9. Inform your insurance and mortgage companies
Make sure that you notify your mortgage company that you intend to rent out your apartment if you are taking out a mortgage for your property.
You will need to make the change from a homeowner’s insurance policy to a landlord-specific insurance policy, which is more expensive than the former but more appropriate when you have a tenant living in the property. You should get a landlord liability insurance to provide you with protection in case somebody gets hurt on your property, as well as landlord property insurance that will take care of losses that result from vandalism, thefts, floods, and fires.

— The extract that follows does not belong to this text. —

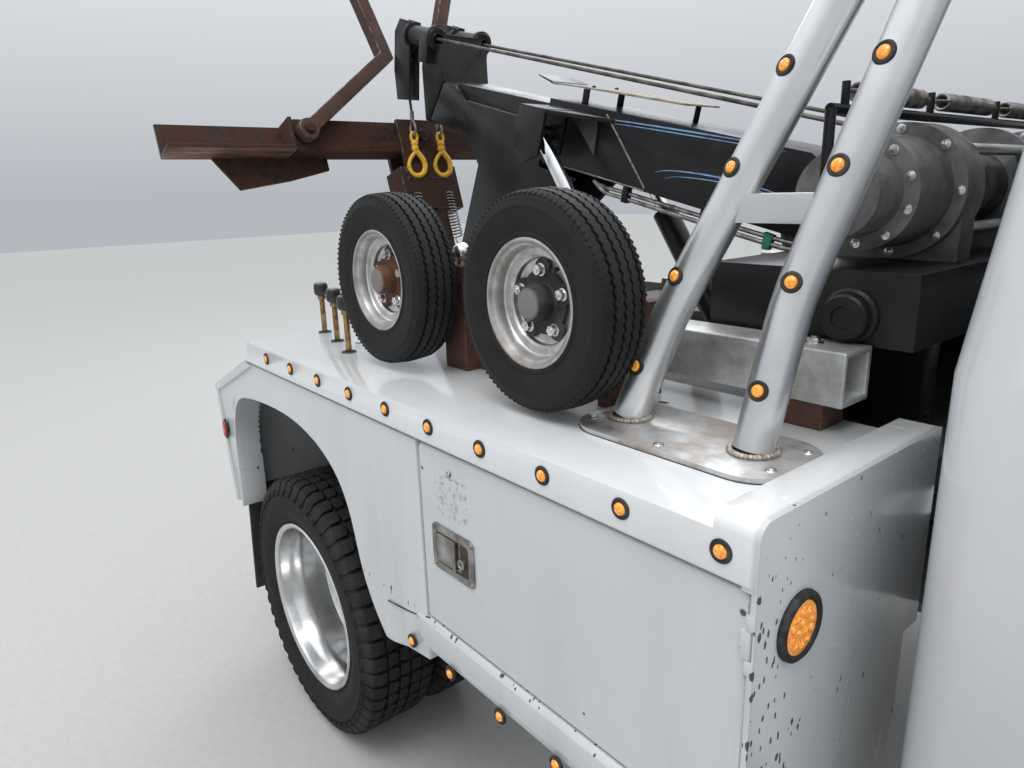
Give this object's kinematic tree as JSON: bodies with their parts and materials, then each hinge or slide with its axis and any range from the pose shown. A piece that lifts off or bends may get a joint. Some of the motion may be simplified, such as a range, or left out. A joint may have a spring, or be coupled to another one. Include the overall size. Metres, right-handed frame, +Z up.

It is important to be well-prepared if you intend to rent out an apartment. Research as much as you can on areas such as landlord-tenant law and what your responsibilities constitute when you are a landlord. You will also need to prepare the rental unit adequately and ensuring it is in top condition. You will need to screen potential tenants in order to weed out the undesirable ones, as well as a lease agreement ready for the tenant you select to sign. Whether you have lived in the apartment you want to rent out or it is an investment, make sure that you make informed decisions to ensure that you get the best returns and protecting the property and yourself at the same time.